[Collection entries]

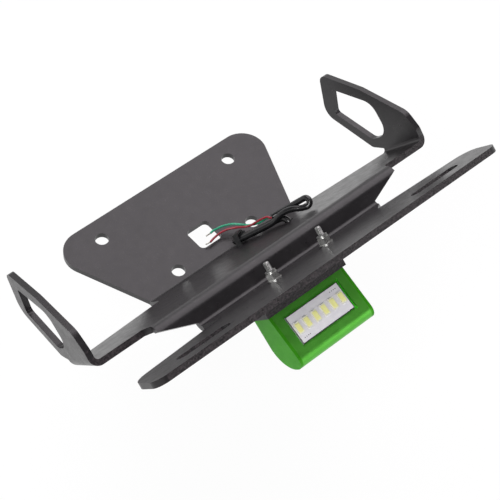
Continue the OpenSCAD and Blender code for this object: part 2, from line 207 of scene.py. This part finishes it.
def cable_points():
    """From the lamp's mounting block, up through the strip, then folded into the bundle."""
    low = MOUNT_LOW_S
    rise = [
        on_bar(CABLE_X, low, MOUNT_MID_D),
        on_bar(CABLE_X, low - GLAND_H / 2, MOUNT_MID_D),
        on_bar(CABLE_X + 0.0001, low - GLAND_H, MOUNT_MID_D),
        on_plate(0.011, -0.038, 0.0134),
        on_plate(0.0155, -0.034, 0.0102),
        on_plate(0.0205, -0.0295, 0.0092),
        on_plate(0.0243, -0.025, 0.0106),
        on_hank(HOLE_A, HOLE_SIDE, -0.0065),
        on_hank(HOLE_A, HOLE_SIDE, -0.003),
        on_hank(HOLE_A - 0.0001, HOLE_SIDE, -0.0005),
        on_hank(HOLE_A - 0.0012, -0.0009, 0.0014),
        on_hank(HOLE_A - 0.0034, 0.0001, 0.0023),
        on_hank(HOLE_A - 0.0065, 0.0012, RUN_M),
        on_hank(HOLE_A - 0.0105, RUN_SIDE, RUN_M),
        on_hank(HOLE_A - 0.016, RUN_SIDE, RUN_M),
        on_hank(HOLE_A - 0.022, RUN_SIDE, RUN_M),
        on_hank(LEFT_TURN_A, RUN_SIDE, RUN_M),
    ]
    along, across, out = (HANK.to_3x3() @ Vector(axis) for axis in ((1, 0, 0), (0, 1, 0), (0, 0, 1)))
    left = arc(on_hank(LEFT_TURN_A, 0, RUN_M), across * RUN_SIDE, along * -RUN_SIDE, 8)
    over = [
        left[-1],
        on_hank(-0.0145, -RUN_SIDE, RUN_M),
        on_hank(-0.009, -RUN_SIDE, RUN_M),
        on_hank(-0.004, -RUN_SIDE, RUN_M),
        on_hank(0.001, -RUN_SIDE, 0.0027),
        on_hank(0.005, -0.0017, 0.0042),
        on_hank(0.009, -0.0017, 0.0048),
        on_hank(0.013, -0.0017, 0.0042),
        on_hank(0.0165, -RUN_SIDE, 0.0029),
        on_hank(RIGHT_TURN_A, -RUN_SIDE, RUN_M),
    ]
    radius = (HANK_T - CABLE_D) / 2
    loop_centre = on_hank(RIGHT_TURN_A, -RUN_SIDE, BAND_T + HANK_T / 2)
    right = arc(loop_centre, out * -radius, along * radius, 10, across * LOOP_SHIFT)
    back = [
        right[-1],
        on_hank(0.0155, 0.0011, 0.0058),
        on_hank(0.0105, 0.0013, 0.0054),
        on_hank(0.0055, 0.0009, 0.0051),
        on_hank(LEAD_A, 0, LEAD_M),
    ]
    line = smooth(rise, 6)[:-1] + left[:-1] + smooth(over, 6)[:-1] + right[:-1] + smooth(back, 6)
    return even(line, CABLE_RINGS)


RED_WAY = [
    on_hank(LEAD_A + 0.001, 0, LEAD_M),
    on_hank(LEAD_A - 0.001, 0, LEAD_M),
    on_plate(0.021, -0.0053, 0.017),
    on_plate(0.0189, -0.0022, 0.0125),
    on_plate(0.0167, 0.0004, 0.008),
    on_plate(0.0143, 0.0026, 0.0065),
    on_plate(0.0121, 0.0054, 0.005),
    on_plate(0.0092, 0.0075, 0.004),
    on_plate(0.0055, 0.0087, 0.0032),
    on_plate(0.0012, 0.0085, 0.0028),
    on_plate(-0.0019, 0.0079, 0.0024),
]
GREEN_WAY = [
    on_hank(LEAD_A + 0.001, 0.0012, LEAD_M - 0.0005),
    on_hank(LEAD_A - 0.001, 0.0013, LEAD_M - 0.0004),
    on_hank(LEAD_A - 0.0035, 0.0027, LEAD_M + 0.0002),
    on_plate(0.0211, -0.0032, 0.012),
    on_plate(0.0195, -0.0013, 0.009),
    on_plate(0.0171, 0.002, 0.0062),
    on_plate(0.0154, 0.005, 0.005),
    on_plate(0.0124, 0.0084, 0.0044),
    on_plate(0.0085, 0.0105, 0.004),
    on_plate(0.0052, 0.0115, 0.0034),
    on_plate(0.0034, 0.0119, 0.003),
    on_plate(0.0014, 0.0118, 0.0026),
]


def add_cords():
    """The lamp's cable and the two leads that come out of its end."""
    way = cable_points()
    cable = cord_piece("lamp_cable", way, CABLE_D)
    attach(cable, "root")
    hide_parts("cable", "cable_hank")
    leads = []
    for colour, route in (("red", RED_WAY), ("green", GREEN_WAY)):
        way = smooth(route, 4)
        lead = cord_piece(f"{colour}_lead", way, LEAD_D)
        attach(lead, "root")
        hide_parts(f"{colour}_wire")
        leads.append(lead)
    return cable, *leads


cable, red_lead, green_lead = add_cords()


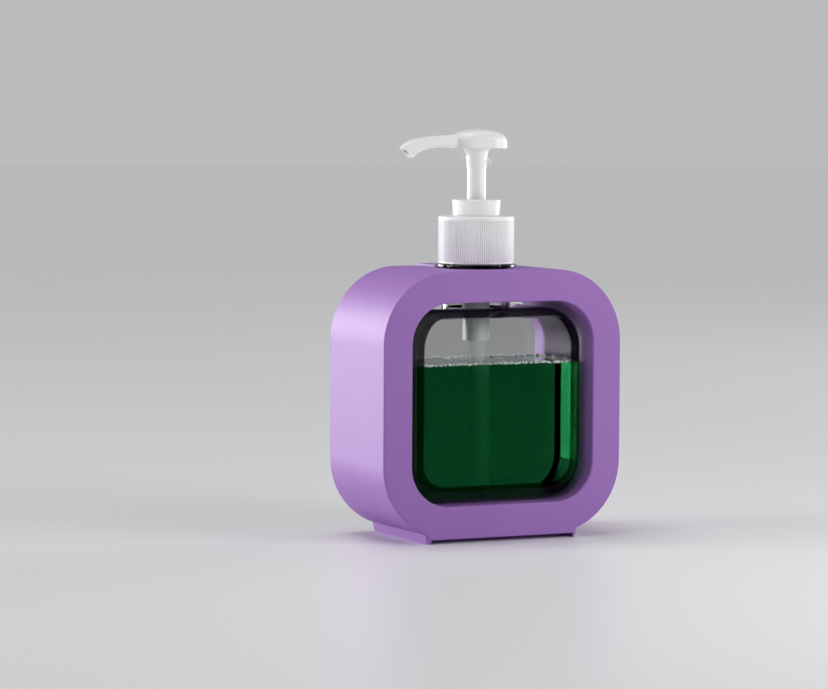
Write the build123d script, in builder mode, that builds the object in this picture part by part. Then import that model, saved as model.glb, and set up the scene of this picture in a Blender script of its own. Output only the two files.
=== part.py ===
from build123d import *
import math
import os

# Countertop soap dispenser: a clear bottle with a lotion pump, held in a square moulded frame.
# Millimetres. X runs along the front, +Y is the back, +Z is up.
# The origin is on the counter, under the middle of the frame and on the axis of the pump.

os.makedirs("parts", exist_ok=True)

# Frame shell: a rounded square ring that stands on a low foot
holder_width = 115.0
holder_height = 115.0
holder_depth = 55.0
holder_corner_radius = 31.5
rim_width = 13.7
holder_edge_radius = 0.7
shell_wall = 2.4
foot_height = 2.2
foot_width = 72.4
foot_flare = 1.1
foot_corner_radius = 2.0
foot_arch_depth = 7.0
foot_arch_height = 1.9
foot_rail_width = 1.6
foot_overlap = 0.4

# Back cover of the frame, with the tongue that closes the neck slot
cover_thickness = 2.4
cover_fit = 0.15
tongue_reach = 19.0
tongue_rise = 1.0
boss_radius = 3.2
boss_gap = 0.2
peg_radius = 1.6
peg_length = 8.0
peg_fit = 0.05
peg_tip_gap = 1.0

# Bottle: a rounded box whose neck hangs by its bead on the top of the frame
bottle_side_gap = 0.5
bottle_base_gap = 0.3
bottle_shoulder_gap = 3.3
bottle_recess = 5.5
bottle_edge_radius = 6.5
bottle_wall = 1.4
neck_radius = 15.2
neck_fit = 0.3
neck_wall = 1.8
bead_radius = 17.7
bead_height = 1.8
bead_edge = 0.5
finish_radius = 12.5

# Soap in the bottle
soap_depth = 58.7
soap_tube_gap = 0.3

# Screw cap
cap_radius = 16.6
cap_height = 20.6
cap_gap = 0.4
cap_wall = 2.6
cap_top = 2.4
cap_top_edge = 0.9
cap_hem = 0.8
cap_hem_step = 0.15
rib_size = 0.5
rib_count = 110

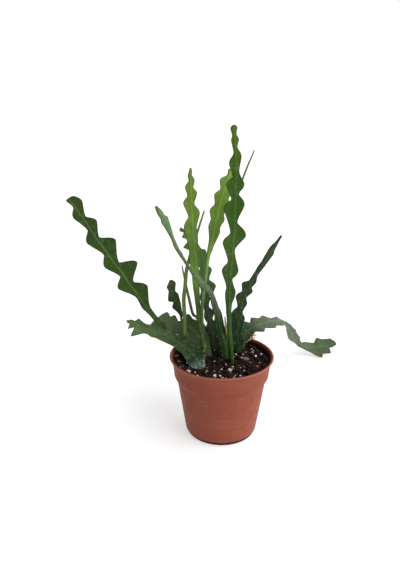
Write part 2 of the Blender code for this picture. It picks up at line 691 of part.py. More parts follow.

-- WHAT YOU ARE ASKED TO DO --
Copy all lines in the listing above where the string "that" appears.

-- SOLUTION FOR THIS EXERCISE --
    """The lamp's cable and the two leads that come out of its end."""
Write the build123d script, in builder mode, that builds the object in this picture part by part. Then import that model, saved as model.glb, and set up the scene of this picture in a Blender script of its own. Output only the two files.
# Frame shell: a rounded square ring that stands on a low foot
# Back cover of the frame, with the tongue that closes the neck slot